Figma’s “overnight” success took years. Before launch, Dylan Field’s team spent years perfecting low-level WebGL rendering so collaboration felt instant. Investors hate this kind of invisible work - there’s nothing to demo.
But when Figma finally shipped, it felt like teleportation. Competitors cloned the interface but not the depth - and kept losing.
If your foundations are deep enough, imitation becomes useless. That’s what turns invisible work into a moat.
Uber shows the cost of neglect. Between 2014 and 2016, velocity collapsed under technical debt - fragmented infra, inconsistent metrics, microservices chaos. Even simple questions like “Why did supply drop yesterday?” had multiple answers.
Eventually, Uber built massive internal platforms like Michelangelo, uDeploy, and uMonitor just to regain coherence. It took thousands of engineers and years of re-plumbing - but once the dark work was done, the company could move again.
A Founder’s Reflection
I used to think my job was to make the product work. Now I think my job is to make the work work.
Building an autonomous car felt like the real challenge. But building an autonomous culture - one that could run without heroic effort - was harder.
You don’t really grow as a founder until you realize that the most important systems are not in the car or in the models, but within the company.
We are made to believe startups die because the world was hostile. More often, they die because they break from within - overwhelmed by their own entropy.
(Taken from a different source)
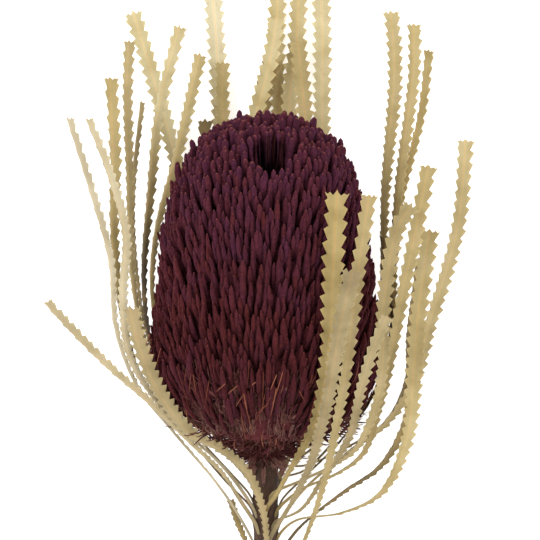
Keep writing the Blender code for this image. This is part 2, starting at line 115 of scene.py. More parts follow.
# Each leaf close to its route in the solids: root along the stem, root angle round it, widest half width, the
# blade's turn at root, middle and tip, its tones there from 0, dark brown, to 1, cream, partly its own colour
# and partly painted shade where it lies in shade, and its ash from 0, yellow, to 1, grey, the pitch of its
# teeth at the tip, how far it ends short of its route, and the route.
LEAVES = {
    "leaf_left_1": (-78, 150, 3.0, (62, 58, 60), (0.66, 0.78, 0.76, 0.75), 4.1, 4.6,
        [(-16, -56, 36), (-36, -32, 42), (-50, -14, 48), (-58, 8, 52), (-60, 34, 56), (-67, 60, 60),
         (-77, 92, 64)]),
    "leaf_left_2": (-66, 140, 3.0, (50, 10, 66), (0.76, 0.82, 0.78, 0.6), 3.6, 5.0,
        [(-16, -46, 38), (-29, -34, 47), (-42, -20, 53), (-52, -3, 59), (-55, 20, 62), (-54, 44, 64),
         (-60, 67, 66), (-70, 92, 68)]),
    "leaf_left_3": (-66, 168, 3.4, (78, 58, 22), (0.2, 0.3, 0.7, 0.05), 5.0, 4.6,
        [(-15, -52, 32), (-27, -38, 36), (-40, -24, 40), (-50, -8, 43), (-56, 14, 46), (-59, 44, 49),
         (-58.6, 74, 52), (-60.2, 108, 56)]),
    "leaf_left_4": (-62, 183, 2.6, (80, 42, 24), (0.44, 0.66, 0.72, 0.2), 4.2, 5.0,
        [(-14, -48, 29.5), (-25, -36, 31), (-38, -20, 33), (-47, 2, 36), (-52, 30, 39), (-53, 68, 43),
         (-53.6, 100, 46), (-52.6, 123, 48)]),
    "leaf_left_5": (-58, 197, 2.2, (80, 66, 66), (0.34, 0.4, 0.55, 0.3), 3.6, 4.0,
        [(-12, -45, 26), (-24, -33, 25), (-36, -17, 26), (-46, 4, 28), (-51, 34, 30), (-52, 60, 32),
         (-48, 99, 34)]),
    "leaf_left_6": (-54, 213, 3.2, (100, 52, 26), (0.05, 0.1, 0.84, 0.15), 4.7, 5.0,
        [(-17, -39, 20), (-28, -27, 17.5), (-39, -12, 18), (-46, 6, 20), (-48, 28, 22), (-45.4, 60, 25),
         (-41.8, 92, 28), (-32.6, 129, 32)]),
    "leaf_left_7": (-50, 230, 3.1, (110, 60, 22), (0.24, 0.44, 0.74, 0.1), 4.0, 4.6,
        [(-15, -38, 17), (-28, -22, 10), (-37, -7, 10), (-43, 8, 12), (-45, 26, 14), (-42.6, 48, 17),
         (-35, 75, 20), (-25, 118, 26)]),
    "leaf_left_8": (-59, 233, 3.9, (154, 176, 185), (0.6, 0.9, 0.88, 0.1), 4.2, 5.0,
        [(-16, -40, 14), (-26, -22, 7), (-29, 0, 3), (-31, 30, 3), (-33, 62, 6), (-39, 88, 9),
         (-53, 135, 14)]),
    "leaf_left_9": (-72, 128, 3.1, (38, 24, 46), (0.62, 0.72, 0.72, 0.45), 3.6, 3.4,
        [(-9, -60, 34.5), (-17, -48, 42), (-28, -37, 51), (-44, -21, 58), (-60, -7, 61), (-75, 8, 63),
         (-86, 20, 65)]),
    "leaf_left_10": (-92, 165, 1.9, (50, 36, 22), (0.4, 0.45, 0.5, 0.1), 2.6, 0.0,
        [(-8, -76, 24), (-11, -68, 25), (-14, -59, 27)]),
    "leaf_front_left": (-100, 95, 4.1, (5, 12, 24), (0.56, 0.62, 0.58, 0.3), 3.6, 1.0,
        [(0.2, -80, 33), (-1.2, -63, 39), (-7.2, -48, 46.5), (-16.8, -39, 53), (-28, -33, 58),
         (-40, -18, 64), (-48, 0, 68), (-52, 16, 71)]),
    "leaf_under_1": (-54, 250, 3.2, (162, 180, 180), (0.4, 0.42, 0.46, 0.2), 4.6, 3.6,
        [(-11, -37, 13), (-18, -18, 4), (-22, 4, 1.4), (-23, 40, 4), (-24, 92, 8)]),
    "leaf_under_2": (-60, 262, 4.3, (172, 180, 180), (0.7, 0.84, 0.96, 0.4), 4.3, 2.4,
        [(-8, -40, 10), (-14, -16, 1), (-16, 6, 0), (-17, 50, 0), (-18, 92, 1), (-20, 128, 3),
         (-22, 150, 4)]),
    "leaf_under_3": (-56, 268, 3.3, (178, 180, 180), (0.54, 0.68, 0.74, 0.05), 3.8, 4.0,
        [(-4, -36, 11), (-7.5, -14, 1), (-8.4, 8, 0), (-12, 50, 3), (-17, 92, 6), (-17, 115, 8)]),
    "leaf_under_4": (-68, 273, 4.3, (183, 180, 180), (0.4, 0.48, 0.5, 0.1), 5.4, 5.0,
        [(0, -44, 10), (0.3, -16, 0), (0.3, 8, 0), (0, 50, 0), (-2, 92, 3), (3, 116, 6)]),
    "leaf_under_5": (-58, 280, 4.0, (190, 180, 180), (0.6, 0.7, 0.82, 0.05), 4.3, 2.4,
        [(6, -38, 11), (8.3, -14, 1), (8.7, 8, 0), (8, 50, 0), (5, 92, 0), (4, 126, 0), (6, 154, 1)]),
    "leaf_under_6": (-49, 270, 3.8, (168, 180, 180), (0.4, 0.66, 0.84, 0.1), 4.3, 6.0,
        [(-4, -42, 19.5), (-9, -33, 12), (-17, -14, 5), (-20, 6, 3.6), (-15, 44, 7), (-6, 84, 11),
         (1, 110, 12), (5, 134, 13)]),
    "leaf_under_7": (-64, 290, 4.1, (200, 180, 180), (0.6, 0.7, 0.8, 0.1), 4.3, 2.4,
        [(9, -42, 10), (15, -16, 1), (17, 6, 0), (14, 50, 1), (9, 94, 3), (12, 122, 5), (13, 152, 6)]),
    "leaf_under_8": (-48, 296, 3.9, (206, 180, 180), (0.4, 0.56, 0.66, 0.1), 4.0, 5.0,
        [(11, -32, 12), (18, -14, 5), (21, 6, 3.8), (18, 50, 6), (15, 92, 8), (12, 124, 10)]),
    "leaf_under_9": (-54, 304, 4.3, (214, 180, 180), (0.62, 0.84, 0.9, 0.15), 4.2, 2.4,
        [(13, -38, 12), (22, -16, 3), (25, 6, 0.5), (23, 50, 1), (22, 92, 2), (22, 122, 3),
         (21, 152, 5)]),
    "leaf_right_1": (-46, 332, 3.6, (60, 50, 14), (0.5, 0.66, 0.74, 0.1), 3.9, 6.4,
        [(16, -38, 22), (28, -26, 20), (40, -10, 20), (44, 8, 22), (45, 34, 24), (45.6, 60, 27),
         (49.6, 108, 33), (47.7, 136, 36)]),
    "leaf_right_2": (-56, 345, 3.2, (80, 40, 14), (0.4, 0.62, 0.72, 0.1), 3.9, 5.4,
        [(15, -47, 26.5), (28, -34, 27), (42, -16, 28), (48, 4, 30), (49, 34, 33), (51, 62, 37),
         (56.7, 108, 43), (56.7, 130, 44)]),
    "leaf_right_3": (-50, 316, 2.5, (70, 66, 30), (0.3, 0.44, 0.76, 0.05), 4.2, 5.0,
        [(15, -41, 18), (28, -28, 14), (41, -10, 13), (47, 10, 14), (49.4, 36, 17), (52, 58, 20),
         (60, 92, 28), (63.2, 120, 32)]),
    "leaf_right_4": (-63, 13, 2.2, (100, 90, 60), (0.16, 0.22, 0.28, 0.2), 3.8, 2.0,
        [(14, -50, 34), (28, -36, 36), (41, -18, 38), (48, 2, 40), (47, 24, 44), (44, 45, 48)]),
    "leaf_right_5": (-71, 24, 3.6, (112, 150, 172), (0.6, 0.76, 0.76, 0.2), 4.4, 4.4,
        [(14, -55, 33), (31, -40, 38), (46, -28, 42), (56.5, -12, 46), (62, 8, 50), (68.8, 30, 54),
         (73.7, 50, 58), (76.6, 84, 62)]),
    "leaf_right_6": (-76, 36, 4.2, (124, 160, 180), (0.62, 0.76, 0.74, 0.1), 4.6, 1.0,
        [(12, -66, 35), (29, -63, 39), (44, -55, 44), (54, -34, 51), (56.5, -8, 56), (58.5, 16, 60),
         (62.6, 46, 64)]),
    "leaf_right_7": (-66, 43, 3.6, (136, 160, 175), (0.62, 0.74, 0.72, 0.1), 4.7, 3.6,
        [(14, -54, 37), (25, -49, 41), (37, -40, 47), (43, -22, 55), (47.6, -2, 61), (52, 22, 67),
         (56.6, 44, 71), (62.3, 73, 74)]),
    "leaf_right_8": (-51, 0, 2.4, (88, 130, 150), (0.36, 0.42, 0.46, 0.2), 3.4, 2.0,
        [(15, -45, 30), (31, -38, 32), (46, -28, 34), (54, -12, 37), (55, 6, 41), (59, 35, 46)]),
    "leaf_right_9": (-60, 70, 3.7, (150, 165, 175), (0.66, 0.76, 0.68, 0.2), 4.3, 3.8,
        [(15, -50, 42), (26, -44, 49), (34, -38, 55), (39, -29, 61), (43, -16, 67), (44.6, 0, 72),
         (44.4, 12, 74), (46, 27, 75), (49.8, 46, 76), (56.8, 58, 77)]),
    "leaf_front_1": (-66, 91, 4.9, (174, 178, 178), (0.6, 0.62, 0.62, 0.0), 5.4, 3.4,
        [(4, -56, 44), (9, -46, 56), (14, -37, 67), (19, -26, 77), (22, -13, 86), (24, 2, 90),
         (25, 24, 92), (26, 44, 93), (27, 62, 91)]),
    "leaf_front_2": (-98, 58, 3.4, (150, 165, 178), (0.62, 0.7, 0.68, 0.15), 4.8, 2.8,
        [(12, -80, 35), (16, -70, 43), (20, -58, 52), (24, -42, 63), (27, -26, 74), (29.5, -12, 82),
         (32, 6, 85), (34.3, 26, 87), (39.4, 61, 86)]),
    "leaf_front_3": (-78, 80, 4.5, (162, 172, 178), (0.5, 0.54, 0.5, 0.38), 3.8, 0.6,
        [(8, -62, 44), (14, -50, 57), (18, -40, 69), (20.5, -30, 80), (23.5, -17, 89), (26, -2, 94),
         (28.5, 12, 96), (32.5, 30, 96)]),
    "leaf_front_4": (-71, 58, 2.8, (140, 165, 175), (0.56, 0.62, 0.66, 0.35), 3.8, 0.5,
        [(13, -62, 42), (22, -49, 51), (32, -32, 64), (36, -14, 76), (41, 2, 81), (46, 13, 83)]),
    "leaf_right_10": (-84, 36, 2.8, (124, 140, 150), (0.22, 0.32, 0.5, 0.1), 4.0, 1.0,
        [(14, -68, 29), (30, -55, 31), (44, -45, 33), (53, -30, 35), (57, -12, 37), (60, 3, 38)]),
}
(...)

A startup is like a bridge that people start building while others are driving on it. You can’t stop building. The smartest founders know when to pause and strengthen the beams that will hold the weight.
Every great company has two stories:
the one it tells the world, and the one beneath the floorboards.
It’s tempting to think the first story is the important one. But the second determines how long the company lasts.
I used to think best companies are the ones that execute the fastest. But velocity is an illusion.
The real advantage is frictionless-ness - it compounds quietly, until one day it becomes indistinguishable from speed.